Maqasid al-Syari’ah sendiri mencakup lima hal yaitu menjaga agama, jiwa, akal, harta, dan nasab. Sehingga dapat diketahui bahwa baik laki-laki maupun perempuan dituntut untuk menjaga lima hal tersebut. Memang secara langsung Ibnu Rusyd tidak mengungkapkan istilah maqasid al-Syari’ah, namun hal tersebut secara tidak langsung dapat dipahami dalam pemaparannya.
Ketiga, sisi kehidupan manusia. Karena baik perempuan maupun laki-laki keduanya merupakan manusia, sebab itu laki-laki maupun perempuan dituntut untuk mengelola kehidupan keduanya dalam rangka menjaga kelestarian hidup mereka. Sebab itulah Ibnu Rusyd memperbolehkan perempuan untuk tampil dalam ruang publik dan bebas dalam beraktifitas sesuai dengan daya kemampuan manusia.
Dengan adanya ketiga segi di atas, baik laki-laki maupun perempuan dituntut untuk menjalin adanya kerja sama tanpa mengunggulkan satu sama lainnya dalam menjalankan kehidupan mereka, baik dalam ruang domestik maupun publik.
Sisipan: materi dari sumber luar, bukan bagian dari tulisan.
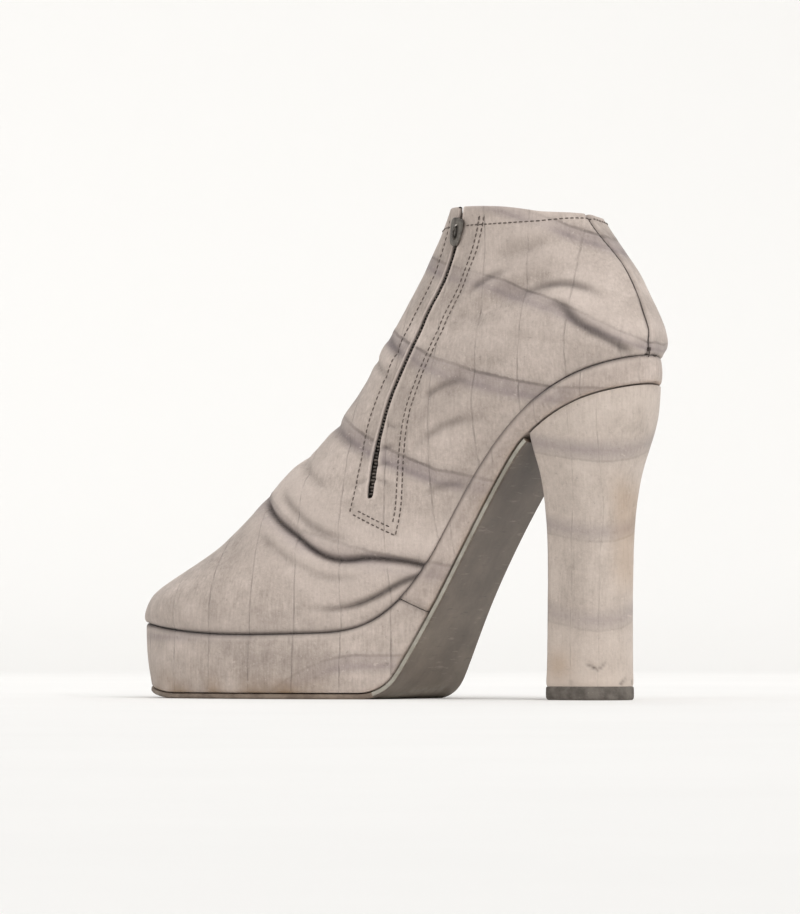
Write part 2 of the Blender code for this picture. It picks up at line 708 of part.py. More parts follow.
def build_heel(collection, finish):
    """Covered heel block, lofted from its tread to the seat."""
    under = under_curve()
    seat = lambda x: float(np.interp(x, under[:, 0], under[:, 1])) - FIT * 1.35
    levels = 1 - (1 - np.linspace(0, 1, HEEL_LAYERS)) ** 1.25
    mesh = rings_mesh("heel", heel_rings(levels, TOP_PIECE_THICK + FIT, seat))
    sharpen(mesh, 40)
    return new_object("heel", mesh, collection, finish)


def build_top_piece(collection, finish):
    """Rubber piece that the heel walks on."""
    row = list(HEEL[0])
    rings = []
    for height, grow in ((0.0, -0.25), (0.6, 0.1), (TOP_PIECE_THICK, 0.1)):
        now = list(row)
        now[1], now[2], now[3], now[4] = row[1] - grow, row[2] + grow, row[3] + grow, row[4] + grow
        ladder, angle = heel_section(now)
        ring = [(x, m) for x, m, _ in ladder] + [(x, l) for x, _, l in ladder[::-1]]
        rings.append([(x * math.cos(angle) - y * math.sin(angle), x * math.sin(angle) + y * math.cos(angle),
                       height) for x, y in ring])
    mesh = rings_mesh("top_piece", rings)
    sharpen(mesh, 35)
    return new_object("top_piece", mesh, collection, finish)


def main():
    for old in list(bpy.data.objects):
        bpy.data.objects.remove(old, do_unlink=True)
    boot = bpy.data.collections.new("platform_ankle_boot")
    cutters = bpy.data.collections.new("cutters")
    for group in (boot, cutters):
        bpy.context.scene.collection.children.link(group)
    leather = material("taupe_nubuck", "a89c92", 0.85)
    cover = material("taupe_cover_leather", "b5a99f", 0.75)
    heel_cover = material("heel_cover_leather", "c0b4a9", 0.75)
    sole = material("painted_sole", "857c70", 0.6)
    sock = material("sock_leather", "b7a48c", 0.7)
    rubber = material("heel_rubber", "3d3b3a", 0.8)
    cloth = material("zip_tape", "4a4440", 0.9)
    metal = material("zip_metal", "8c8780", 0.35, 1.0)
    last = Last()
    build_upper(last, boot, cutters, leather)
    build_insole(boot, sock)
    build_rand(boot, cover)
    build_platform(boot, cover)
    build_outsole(boot, sole)
    build_heel(boot, heel_cover)
    build_top_piece(boot, rubber)
    build_zip(last, boot, cloth)
    build_slider(last, boot, metal)


main()
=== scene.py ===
"""Looks of the right platform ankle boot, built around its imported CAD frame.

Frame: +X toward the toe, +Y toward the medial side, +Z up, floor at Z = 0, and
the origin in the middle of the heel's tread face.  Shapes are worked out in
millimetres from the same last as the CAD, and meshes are written in metres.
"""
import logging
import math
from dataclasses import dataclass, field
from enum import Enum

import bmesh
import bpy
import numpy as np
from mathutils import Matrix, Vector, noise

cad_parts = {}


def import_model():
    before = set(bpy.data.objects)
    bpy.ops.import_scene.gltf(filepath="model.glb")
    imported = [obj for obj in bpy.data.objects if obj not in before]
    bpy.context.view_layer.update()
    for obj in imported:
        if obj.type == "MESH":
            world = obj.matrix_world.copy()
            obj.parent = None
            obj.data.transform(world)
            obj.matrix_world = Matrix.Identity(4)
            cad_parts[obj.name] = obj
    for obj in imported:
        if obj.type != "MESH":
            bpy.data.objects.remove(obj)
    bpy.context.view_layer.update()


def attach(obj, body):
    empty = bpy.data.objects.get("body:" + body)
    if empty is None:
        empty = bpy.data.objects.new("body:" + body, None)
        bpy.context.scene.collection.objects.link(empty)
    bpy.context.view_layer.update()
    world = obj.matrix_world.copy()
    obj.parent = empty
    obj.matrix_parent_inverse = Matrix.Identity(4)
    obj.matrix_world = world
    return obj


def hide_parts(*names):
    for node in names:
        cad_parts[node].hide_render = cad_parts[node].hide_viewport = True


log = logging.getLogger("ankle_boot")

MM = 0.001

# ---- Driving dimensions, millimetres, as in the CAD --------------------------
LAST_LENGTH = 216.0      # level length of the feather line, heel back to toe tip
HEEL_BACK = -24.0        # where the feather line starts, behind the heel's middle
BALL_WIDTH = 78.0        # width of the feather line at the ball
SEAT_HEIGHT = 126.6      # feather line above the floor at the heel's back
COLLAR_HEIGHT = 185.0    # front of the collar above the floor
WALL = 1.8               # leather and lining of the upper together
FIT = 0.35               # gap kept between pieces that touch
OUTSOLE_THICK = 2.0
INSOLE_THICK = 2.0
SEAT_THICK = 10.2        # covered board and rand over the heel
RAND_OVERHANG = 1.4      # rand stands proud of the upper
WRAP_OVERHANG = 0.7      # platform cover stands proud of the upper
TOP_PIECE_THICK = 5.0
FLOOR_GAP = 0.02         # what lies on the floor stays this far above it
HEEL_TURN = -8.0         # degrees the heel is turned in plan
SEAM_ALONG = 0.4375      # rand meets platform cover, fraction of LAST_LENGTH
TIP_X = 190.8            # toe tip of the outsole
TOE_START = 160.0        # ahead of this X the outsole's plan closes up to that tip
EDGE_POINTS = 600        # points along each plan edge

# Feather line from the side: along, height (of LAST_LENGTH, SEAT_HEIGHT)
FEATHER = [
    (0.000, 1.000), (0.097, 0.948), (0.213, 0.825), (0.319, 0.612), (0.407, 0.367),
    (0.486, 0.233), (0.588, 0.197), (0.792, 0.197), (1.000, 0.233),
]
# Feather line in plan: along, across (of LAST_LENGTH, BALL_WIDTH)
MEDIAL_EDGE = [
    (0.000, 0.013), (0.013, 0.122), (0.049, 0.218), (0.102, 0.269), (0.204, 0.267),
    (0.319, 0.231), (0.421, 0.263), (0.523, 0.359), (0.625, 0.423), (0.718, 0.444),
    (0.810, 0.421), (0.894, 0.350), (0.954, 0.241), (0.990, 0.141), (1.000, 0.051),
]
LATERAL_EDGE = [
    (0.000, 0.013), (0.008, -0.090), (0.039, -0.205), (0.097, -0.290), (0.204, -0.333),
    (0.319, -0.340), (0.421, -0.410), (0.523, -0.506), (0.606, -0.549), (0.681, -0.538),
    (0.773, -0.471), (0.856, -0.356), (0.931, -0.199), (0.983, -0.045), (1.000, 0.051),
]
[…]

Oleh karenanya bagi Ibnu Rusyd laki-laki maupun perempuan tidak dapat dibedakan berdasarkan jenis kelamin melainkan berdasarkan potensi kemampuan mereka.
Ibnu Rusyd memberikan kritikan tajam atas perilaku masyarakat Andalusia terhadap perempuan yang pada saat itu menjadikan perempuan hanya untuk melahirkan, dan memenuhi hasrat seks suami.
Menurut Ibnu Rusyd, perilaku masyarakat Andalusia yang membatasi ruang gerak perempuan, yang membuat mereka hanya sebatas sebagai the second sex, menjadikan salah satu penyebab Kota Andalusia ditimpa kemiskinan.
Perihal tersebut didasari dari terjebaknya aktivitas-aktivitas perempuan yang hanya menghasilkan produksi-produksi terbatas, seperti menenun dan meminta. Padahal menurut Ibnu Rusyd, apabila aktivitas-aktivitas perempuan dikerahkan tidak sebatas menenun dan memintal, tentunya akan menjadikan produksi yang melimpah.
Pendapat dan kritik Ibnu Rusyd ini sejalan dengan dengan pendapat dan kritik Plato yang berpendapat bahwa Athena pada zamannya telah menyia-nyiakan bakat dari separuh penduduknya. Bagi Plato, negara ideal akan memberi kaum perempuan kesempatan yang sama dengan kaum laki-laki dalam pekerjaan di bidang militer maupun dalam bidang pemerintahan.
Ibnu Rusyd berpendapat bahwa laki-laki maupun perempuan keduanya merupakan manusia. Sebab itu laki-laki maupun perempuan dituntut untuk mengelola kehidupan keduanya dalam rangka menjaga kelestarian hidup mereka.
Oleh karena itu, Ibnu Rusyd mengharuskan perempuan untuk mengembangkan dakwah, menuntut ilmu pengetahuan, serta berperan dalam berbagai sektor kehidupan, seperti ekonomi, pertanian, bahkan politik, sebagaimana yang dilakukan oleh laki-laki.